Employee engagement and internal activation are typically measured by tracking four key layers: Sentiment (e.g., eNPS, brand confidence), Knowledge (brand literacy quizzes, message recall), Behavior (template adoption, message pull-through), and Impact (CSAT, conversion rates). Using focused KPIs and regular cadence—weekly to quarterly—helps ensure meaningful insights while avoiding overload. Clear communication, manager involvement, and ongoing feedback loops are crucial to accurate measurement and sustained activation.

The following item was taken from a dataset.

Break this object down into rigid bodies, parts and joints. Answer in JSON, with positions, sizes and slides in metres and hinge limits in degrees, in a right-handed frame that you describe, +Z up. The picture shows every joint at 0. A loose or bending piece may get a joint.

Your brand lives through what employees believe, say, and do every day. When people are truly connected, they champion the mission, carry the vision, and fuel momentum. Even the boldest external brand falls flat without internal activation. The work is simple in principle: help people see where the brand lives in their decisions — then measure whether that’s actually happening.

Why engagement matters for brand activation

Engagement isn’t a soft idea; it’s an operating advantage. Engaged teams create consistency, reduce brand risk, and accelerate execution. When the inside misaligns with the outside, customers feel the gap immediately — no amount of design can cover it. Measuring engagement is how you track alignment, spot friction, and deliberately move culture forward.

Build a culture of brand ownership (then measure it)

Brand ownership grows when people have clarity (what we stand for), trust (permission to act), and tools (how to act). If employees can’t explain what makes you different — or don’t see the brand in their work — activation won’t stick. Pair clear communication with empowerment and instrumentation.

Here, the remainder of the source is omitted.